### Material
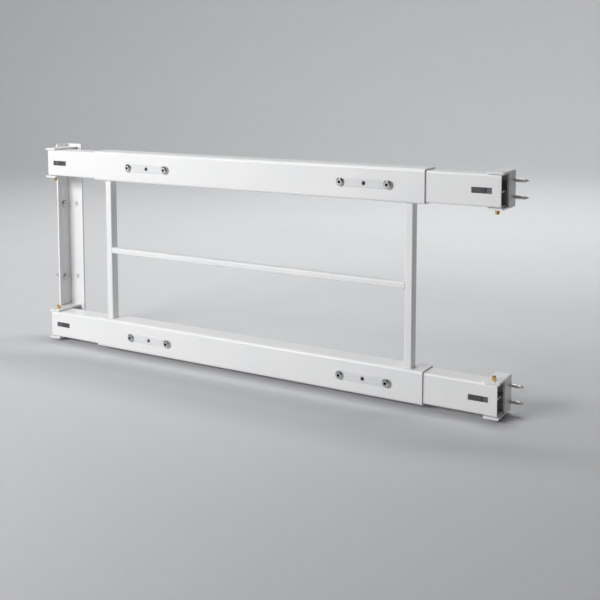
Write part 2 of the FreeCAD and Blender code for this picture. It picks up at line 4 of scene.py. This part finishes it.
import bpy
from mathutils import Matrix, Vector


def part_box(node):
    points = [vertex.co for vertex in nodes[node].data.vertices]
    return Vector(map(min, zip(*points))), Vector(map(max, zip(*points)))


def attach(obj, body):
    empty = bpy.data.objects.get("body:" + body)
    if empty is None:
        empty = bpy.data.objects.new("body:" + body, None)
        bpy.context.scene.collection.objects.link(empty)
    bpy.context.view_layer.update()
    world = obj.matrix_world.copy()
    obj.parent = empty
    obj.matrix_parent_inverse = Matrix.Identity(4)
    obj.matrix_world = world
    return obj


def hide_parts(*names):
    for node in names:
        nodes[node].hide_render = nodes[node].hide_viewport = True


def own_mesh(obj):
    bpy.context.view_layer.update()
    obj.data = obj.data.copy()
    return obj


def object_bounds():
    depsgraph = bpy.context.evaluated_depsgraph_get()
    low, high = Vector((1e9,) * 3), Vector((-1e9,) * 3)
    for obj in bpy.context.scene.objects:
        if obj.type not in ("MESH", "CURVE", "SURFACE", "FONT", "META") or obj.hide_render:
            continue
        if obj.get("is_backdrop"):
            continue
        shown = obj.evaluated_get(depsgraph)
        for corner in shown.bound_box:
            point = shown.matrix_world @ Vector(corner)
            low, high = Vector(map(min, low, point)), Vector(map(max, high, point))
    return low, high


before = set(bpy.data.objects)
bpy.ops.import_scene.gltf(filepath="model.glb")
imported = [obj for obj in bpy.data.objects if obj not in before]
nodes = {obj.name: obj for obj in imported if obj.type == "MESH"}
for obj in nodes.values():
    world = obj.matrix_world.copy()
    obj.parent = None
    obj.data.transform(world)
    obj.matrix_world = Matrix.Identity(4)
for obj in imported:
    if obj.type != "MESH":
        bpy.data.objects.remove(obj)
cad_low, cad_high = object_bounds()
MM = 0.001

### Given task
Print from the first line through the line that contains "zip(*points))), Vector(map(max, zip(*points)))", please, including both, and leave out every line outside that stretch.

### Task output
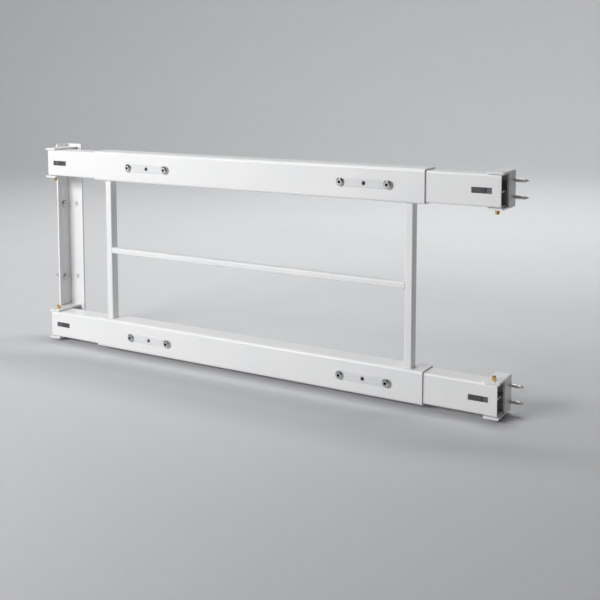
Write part 2 of the FreeCAD and Blender code for this picture. It picks up at line 4 of scene.py. This part finishes it.
import bpy
from mathutils import Matrix, Vector


def part_box(node):
    points = [vertex.co for vertex in nodes[node].data.vertices]
    return Vector(map(min, zip(*points))), Vector(map(max, zip(*points)))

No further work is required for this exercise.